Initially the group will use refrigerated shipping containers, which will later be moved to Higley Hill once the Shields Drive facility has its own cooling.


In the project’s second phase, the network will add an egg handling and packaging room as well as kitchen space for making value-added products such as sausage, meat sticks and bone broth. This commercial kitchen space will also be available for community use.


The Shields Drive location isn’t suited to retail sales, but it will be a good site from which to develop delivery routes that could serve destinations including the local hospital and college.
The food hub will be RFN’s biggest investment yet. Ambata Capital put $1.5 million in seed money into the Regenerative Food Network during the first two years, and the network’s principals are now working to raise another $1 million from investors.


“It will take $5 million to get Shields Drive off the ground,” Kyle Philipp estimated.

 

Looking beyond Vermont
RFN’s model starts with the understanding that because local markets are limited, developing adequate markets for Vermont farmers will require reaching urban centers beyond the state’s borders.


“There are only 660,000 people in Vermont and not much money,” Laberge said. “But if you zoom out a little, there are 40 million people.”


One goal is to allow locally based food producers to serve a larger pool of customers than they can currently reach through direct-to-customer sales and community-supported agriculture, or CSA, operations, in which farm customers effectively pay in advance for a share of each season’s production.

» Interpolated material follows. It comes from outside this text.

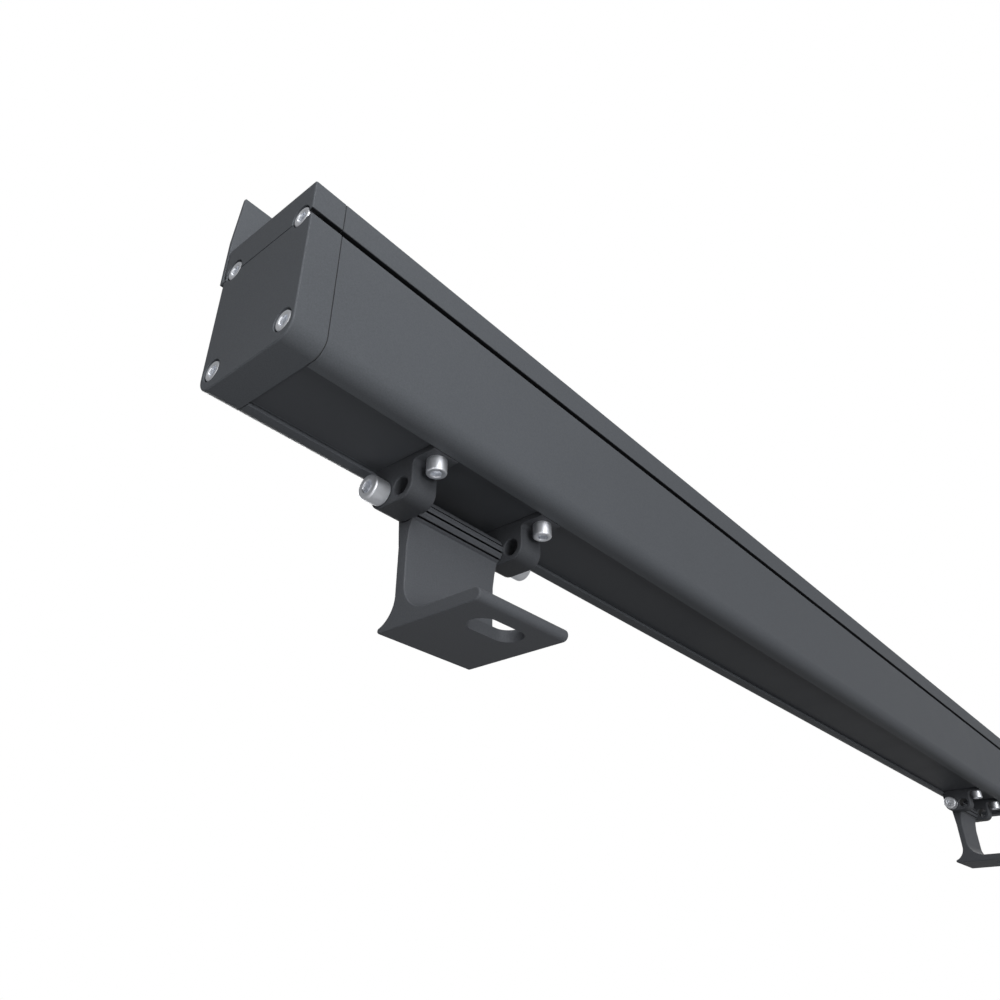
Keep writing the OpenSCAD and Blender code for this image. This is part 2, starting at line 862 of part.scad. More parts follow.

“We are saying to farmers: There’s only a certain amount you can do with your CSAs and farmers markets,” Laberge said. “Give us a negotiated percentage, like half of your production, to take to regional markets, like colleges and also direct-to-consumer sales beyond the local area. This will be Internet-based with delivery via UPS and FedEx.”


Early on, the dining service at the University of Massachusetts in Amherst signed up to buy meats from RFN, though the plan was derailed when the pandemic hit. The campus normally serves 50,000 meals a day.


“‘They said, ‘Good food from Vermont? Sign us up,’” Laberge recalled.
The network has created a high-end brand, Southshire Meats, for locally raised meats raised through organic and regenerative processes.


“There is far more demand for these foods than area farms are producing,” Michael Philipp said. “If you are raising 80 animals, we might say, ‘Raise 10 for us.’”


RFN will sell them for a premium to markets that are more difficult for individual farmers to get into, like institutions. But farms will have to meet certain standards to sell their animals for this brand, he added.


Although RFN’s goal is to support and encourage farmers who embrace regenerative practices, it also aims to provide some essential services for all farmers.


Many farmers today have pulled out the stops in their struggle to survive. A phone call received by RFN one day illustrates an increasingly common predicament. The farmer who called was working all angles to keep his farm afloat, using maple sugaring and his snowplowing business to subsidize his dying dairy operation.


Laberge said he is convinced RFN can help farmers to find a better path.
“We can help farmers to transition to enterprises that are more profitable to the farmer, better for the planet, and produce healthier food,” he said.


But farmers do not have to renounce chemical fertilizers, herbicides and other agrichemicals to access services provided by RFN. For example, any livestock farmer can make use of the Higley Hill Processing plant.


“We’re not demonizing conventional farmers,” Laberge said. “We want to help farms transition to regenerative agriculture.”